No entanto, a extrema-direita representada pelo Partido Republicano e a direita tradicional representada na coligação “Chile Vamos” negaram-se a assinar o termo. Esse setor, atualmente em maioria e vinculado ao antigo regime militar, discorda do conceito de um golpe de Estado, interpretando que a ação de Pinochet, há 50 anos, foi para salvar o país do comunismo.
Nesse sentido, culpam Salvador Allende por ter levado o país àquele ponto.
Enquanto Isabel Allende fazia um emocionante discurso sobre como viveu aquele 11 de setembro de 1973, o partido de extrema-direita União Democrata Independente (UDI), integrante da coligação “Chile Vamos”, emitia uma nota na qual justificava o golpe, definindo-o como “inevitável” devido à situação extrema provocada por Salvador Allende, polarizando o país.
Para Isabel Allende, “esses partidos têm tentado inverter as responsabilidades da tragédia”.
“Esses setores que fecharam os olhos perante as violações aos direitos humanos têm tentado justificar esse cruel golpe militar e civil. Nesses últimos meses temos visto com dor e com preocupação que promovam um revisionismo histórico, tentando inverter as responsabilidades pela tragédia”, acusou.

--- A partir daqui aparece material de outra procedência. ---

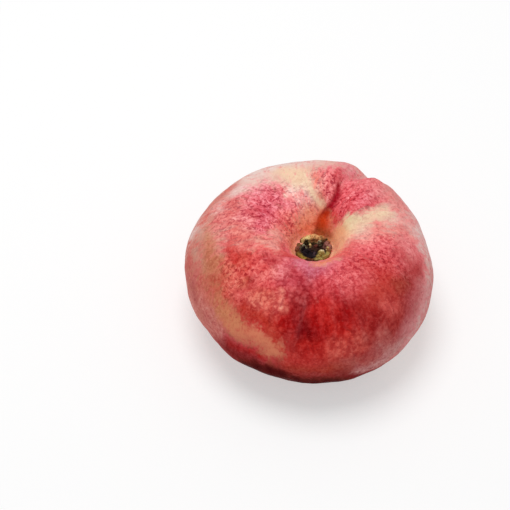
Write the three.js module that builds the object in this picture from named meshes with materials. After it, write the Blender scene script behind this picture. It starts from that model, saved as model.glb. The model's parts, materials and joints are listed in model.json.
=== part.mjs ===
// A flat peach as picked, lying on its blossom end with the stem cavity up.
// Millimetres. +Z runs up the core of the fruit, and the seam leaves the cavity between +Y and +X.
// The origin is on the resting surface, under the middle of the fruit's box.
import * as THREE from "three";

// Driving dimensions of the fruit.
const CHEEK_RADIUS = 34; // the fruit is about twice this wide
const HEIGHT = 35; // from the resting ring to the crest of the shoulders
const WAIST_HEIGHT = 16.5; // where the fruit is widest
const CREST_RADIUS = 16.5; // circle of the highest points, round the cavity
const FLOOR_HEIGHT = 26.5; // height of the cavity's floor, which carries the stem remnant
const FLOOR_RADIUS = 5.3;
const REST_INNER = 9; // the flat ring that the fruit rests on
const REST_OUTER = 13;
const BASIN_DEPTH = 3.2; // hollow at the blossom end
const BULGE = 0.56; // handle length of each quarter of the outline, where an ellipse has 0.552
// Handles of the other curves, as shares of the radius or height that they stand by.
const BASIN_HANDLE = 0.4;
const RING_HANDLE = 0.6;
const CREST_HANDLE = 0.62;
const FUNNEL_HANDLE = 1.35;
const FUNNEL_SHARE = 0.6; // of the way from the cavity's floor up to the crest

// How the plan departs from a circle, as shares of the radius at some waves a turn.
const PLAN_WAVES = [
  { waves: 1, share: 0.035, peak: 153 },
  { waves: 2, share: 0.02, peak: -46 },
];
// How the crest rises and falls round the fruit, as shares of the height.
const CREST_WAVES = [
  { waves: 2, share: 0.027, peak: 63 },
  { waves: 3, share: 0.027, peak: 68 },
];

// The seam: a valley between two raised lips, from the cavity over the shoulder, running out
// below the waist. Bearings are degrees from +X towards +Y.
const SEAM_BEARING_AT_CORE = 67;
const SEAM_BEARING_AT_CHEEK = 58;
const SEAM_HALF_WIDTH = 3.2;
const SEAM_DEPTH = 2.8; // at the crest
const SEAM_SHARE_AT_WAIST = 0.2; // how much of that depth is left at the waist
const LIP_HEIGHT = 0.55;
const LIP_DISTANCE = 6; // from the seam to the top of each lip

// The dry remnant of the stem: a low torn collar round a pit.
const REMNANT_RADIUS = 4.6;
const REMNANT_HEIGHT = 1.9;
const BRIM_RADIUS = 3.3;
const PIT_RADIUS = 2.1;
const PIT_DEPTH = 1.3;
const RAGGED_WAVES = [
  { waves: 3, share: 0.03, peak: 40 },
  { waves: 5, share: 0.025, peak: -15 },
  { waves: 8, share: 0.02, peak: 100 },
];
const RAGGED_RISE = 4; // the collar's top is this many times as uneven as its outline
const COLLAR_SHARE = 0.6; // of the remnant's height, where its side starts to round over
const SEAT_GAP = 0.3; // clearance between two neighbouring solids

const SEGMENTS = 96; // faces round the fruit
const REMNANT_SEGMENTS = 32;
const TURN = 2 * Math.PI;
const radians = THREE.MathUtils.degToRad;
const smooth = THREE.MathUtils.smoothstep;
const between = THREE.MathUtils.lerp;

// Half of the fruit's section, from the blossom end, round the shoulder and down into the stem
// cavity. Each stretch is one curve with its own number of steps.
function fruitProfile() {
  const point = (r, z) => new THREE.Vector2(r, z);
  const basin = point(0, BASIN_DEPTH);
  const ringInside = point(REST_INNER, 0);
  const ringOutside = point(REST_OUTER, 0);
  const waist = point(CHEEK_RADIUS, WAIST_HEIGHT);
  const crest = point(CREST_RADIUS, HEIGHT);
  const floorEdge = point(FLOOR_RADIUS, FLOOR_HEIGHT);
  const floorMiddle = point(0, FLOOR_HEIGHT);
  const stretches = [
    [basin, point(REST_INNER * BASIN_HANDLE, BASIN_DEPTH), point(REST_INNER * RING_HANDLE, 0), ringInside, 4],
    [ringInside, ringInside, ringOutside, ringOutside, 1],
    [
      ringOutside,
      point(between(REST_OUTER, CHEEK_RADIUS, BULGE), 0),
      point(CHEEK_RADIUS, between(WAIST_HEIGHT, 0, BULGE)),
      waist,
      10,
    ],
    [
      waist,
      point(CHEEK_RADIUS, between(WAIST_HEIGHT, HEIGHT, BULGE)),
      point(between(CREST_RADIUS, CHEEK_RADIUS, BULGE), HEIGHT),
      crest,
      12,
    ],
    [
      crest,
      point(CREST_RADIUS * CREST_HANDLE, HEIGHT),
      point(FLOOR_RADIUS * FUNNEL_HANDLE, between(FLOOR_HEIGHT, HEIGHT, FUNNEL_SHARE)),
      floorEdge,
      10,
    ],
    [floorEdge, floorEdge, floorMiddle, floorMiddle, 3],
  ];
  const profile = [basin];
  for (const [from, handleA, handleB, to, steps] of stretches) {
    const curve = new THREE.CubicBezierCurve(from, handleA, handleB, to);
    profile.push(...curve.getPoints(steps).slice(1));
  }
  return profile;
}

// The sum of some waves round the core at an angle, as a share.
function waveSum(waves, angle) {
  const terms = waves.map(({ waves: n, share, peak }) => share * Math.cos(n * (angle - radians(peak))));
  return terms.reduce((sum, term) => sum + term, 0);
}

// How deep the seam is pressed in at a place on the section and an angle round the core. It is
// less than zero on the lips.
function seamDepth(radius, height, angle) {
  const bearing = between(SEAM_BEARING_AT_CORE, SEAM_BEARING_AT_CHEEK, radius / CHEEK_RADIUS);
  const turned = angle - radians(bearing);
  if (Math.cos(turned) <= 0 || height <= BASIN_DEPTH) return 0;
  const ridge = (distance) => Math.exp(-((distance / SEAM_HALF_WIDTH) ** 2));
  const across = radius * Math.sin(turned);
  const inCavity = smooth(height, FLOOR_HEIGHT, HEIGHT);
  const onCheek =
    between(SEAM_SHARE_AT_WAIST, 1, smooth(height, WAIST_HEIGHT, HEIGHT)) * smooth(height, 0, WAIST_HEIGHT);
  const strength = radius < CREST_RADIUS ? inCavity : onCheek;
  return strength * (SEAM_DEPTH * ridge(across) - LIP_HEIGHT * ridge(Math.abs(across) - LIP_DISTANCE));
}

// Turns a lathe about Y into a solid about Z and moves each of its points by a rule.
function shapeLathe(profile, segments, rule) {
  const geometry = new THREE.LatheGeometry(profile, segments);
  const position = geometry.getAttribute("position");
  for (let i = 0; i < position.count; i += 1) {
    const step = Math.floor(i / profile.length) % segments;
    const angle = (TURN * step) / segments;
    const { x: radius, y: height } = profile[i % profile.length];
    const [r, z] = rule(radius, height, angle);
    position.setXYZ(i, r * Math.cos(angle), r * Math.sin(angle), z);
  }
  geometry.computeVertexNormals();
  return geometry;
}

function fruitRule(radius, height, angle) {
  const reach = radius / CHEEK_RADIUS;
  const rise = (height / HEIGHT) * smooth(radius, FLOOR_RADIUS, CREST_RADIUS);
  const r = radius * (1 + waveSum(PLAN_WAVES, angle) * reach);
  const z = height * (1 + waveSum(CREST_WAVES, angle) * rise);
  // The seam is pressed in towards the circle that runs round inside the flesh.
  const depth = seamDepth(radius, height, angle);
  const out = new THREE.Vector2(r - CREST_RADIUS, z - WAIST_HEIGHT).normalize();
  return [r - depth * Math.max(out.x, 0), z - depth * Math.max(out.y, 0)];
}

function fruit() {
  const skin = new THREE.MeshStandardMaterial({ color: 0xcf5a58, roughness: 0.75, metalness: 0 });
  const mesh = new THREE.Mesh(shapeLathe(fruitProfile(), SEGMENTS, fruitRule), skin);
  mesh.name = "fruit";
  return mesh;
}

function remnantRule(radius, height, angle) {
  const ragged = (waveSum(RAGGED_WAVES, angle) * radius) / REMNANT_RADIUS;
  const rise = height / REMNANT_HEIGHT;
  return [radius * (1 + ragged), height * (1 + RAGGED_RISE * ragged * rise)];
}

function stemRemnant() {
  const pitFloor = REMNANT_HEIGHT - PIT_DEPTH;
  const sideHeight = REMNANT_HEIGHT * COLLAR_SHARE;
  const profile = new THREE.Path()
    .moveTo(0, 0)
    .lineTo(REMNANT_RADIUS, 0)
    .bezierCurveTo(REMNANT_RADIUS, sideHeight, REMNANT_RADIUS, REMNANT_HEIGHT, BRIM_RADIUS, REMNANT_HEIGHT)
    .bezierCurveTo(PIT_RADIUS, REMNANT_HEIGHT, PIT_RADIUS, pitFloor, PIT_RADIUS / 2, pitFloor)
    .lineTo(0, pitFloor)
    .getPoints(5);
  const wood = new THREE.MeshStandardMaterial({ color: 0x7a6332, roughness: 0.9, metalness: 0 });
  const mesh = new THREE.Mesh(shapeLathe(profile, REMNANT_SEGMENTS, remnantRule), wood);
  mesh.name = "stem_remnant";
  mesh.position.z = FLOOR_HEIGHT + SEAT_GAP;
  return mesh;
}

// The core stands off the middle of the fruit, so the whole is moved until its box is centred.
const peach = new THREE.Group();
peach.add(fruit(), stemRemnant());
const middle = new THREE.Box3().setFromObject(peach).getCenter(new THREE.Vector3());
peach.position.set(-middle.x, -middle.y, 0);

export default peach;
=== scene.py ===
# %% [markdown]
# # A flat peach
# A flat peach is one fruit: a thick ring of flesh under a velvety skin, with a deep cavity where
# it hung from the twig. The measured solids come first, as a fixed frame. Everything after that
# gives the fruit its fine form, its painted skin and the torn woody tissue in the cavity.

# %% Load the measured model
import json
import math

import bpy
import numpy as np
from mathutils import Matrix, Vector, noise

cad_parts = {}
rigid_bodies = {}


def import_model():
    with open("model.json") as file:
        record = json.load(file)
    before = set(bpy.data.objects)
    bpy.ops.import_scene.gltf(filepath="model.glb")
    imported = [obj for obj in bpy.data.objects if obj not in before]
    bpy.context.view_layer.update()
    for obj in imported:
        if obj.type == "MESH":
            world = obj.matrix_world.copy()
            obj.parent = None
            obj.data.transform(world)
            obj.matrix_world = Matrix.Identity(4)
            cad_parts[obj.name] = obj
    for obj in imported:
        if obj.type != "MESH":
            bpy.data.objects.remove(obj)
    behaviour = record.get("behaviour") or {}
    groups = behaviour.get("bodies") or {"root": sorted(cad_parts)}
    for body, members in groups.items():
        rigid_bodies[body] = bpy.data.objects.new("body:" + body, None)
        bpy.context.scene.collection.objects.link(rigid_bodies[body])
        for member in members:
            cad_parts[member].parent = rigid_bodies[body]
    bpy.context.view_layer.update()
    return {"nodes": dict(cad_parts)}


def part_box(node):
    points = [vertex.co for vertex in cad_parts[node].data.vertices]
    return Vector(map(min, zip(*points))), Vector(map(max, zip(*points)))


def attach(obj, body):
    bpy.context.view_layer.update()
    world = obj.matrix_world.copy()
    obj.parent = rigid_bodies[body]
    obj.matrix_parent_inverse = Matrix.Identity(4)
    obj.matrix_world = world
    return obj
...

“De maneira insólita, procuram deformar os factos e culpar o Presidente Allende pelo golpe de Estado”, remarcou Isabel Allende.
Isabel fez um discurso que comoveu o país, falando pontualmente depois do minuto de silêncio às 11:52H, horário em que, há 50 anos, começava o bombardeio que destruiria parcialmente o Palácio La Moneda e que levaria o seu pai ao suicídio.
Entre lágrimas, Isabel explicou que tinha tentado construir um relato para os 50 anos do golpe.
“Acreditem! Não foi fácil. Na verdade, foi triste e doloroso. Eu fui a última pessoa, do círculo do meu pai a entrar no Palácio naquele dia”, contou a filha emocionada.
Naquele dia de manhã, Isabel tinha ido ao Palácio para apoiar o pai, perante as advertências de um golpe militar em marcha.
“Eram cerca das nove da manhã, quando consegui entrar pela porta que o meu pai costumava usar. A minha irmã Beatriz trabalhava na Secretaria Privada com o meu pai. Mesmo com uma gravidez de sete meses, nunca duvidou ficar ao lado do meu pai, na resistência em defesa da democracia”, recordou a senadora.
“Não esqueço o seu último abraço, a sua candura, o seu amor infinito e o seu humor”, disse já com a voz embargada.
No final do discurso, Isabel Allende citou o poeta uruguaio Mario Benedetti, em referência ao seu pai: “Para matar o homem que era um povo, tiveram de ficar sem o povo”.
O Primeiro Ministro português, António Costa, também se mostrou emocionado.
“Quando vemos que, depois de uma brutalidade como aquela que aconteceu aqui com o golpe há 50 anos, momentos tão marcantes como o testemunho que ouvimos aqui da senadora Isabel Allende, que aqui esteve a despedir-se do pai, sabendo que era a última vez que ia estar com ele e que aqui perdeu a vida poucas horas depois, eu saio com muito bom espírito”, disse António Costa aos jornalistas enviados a Santiago.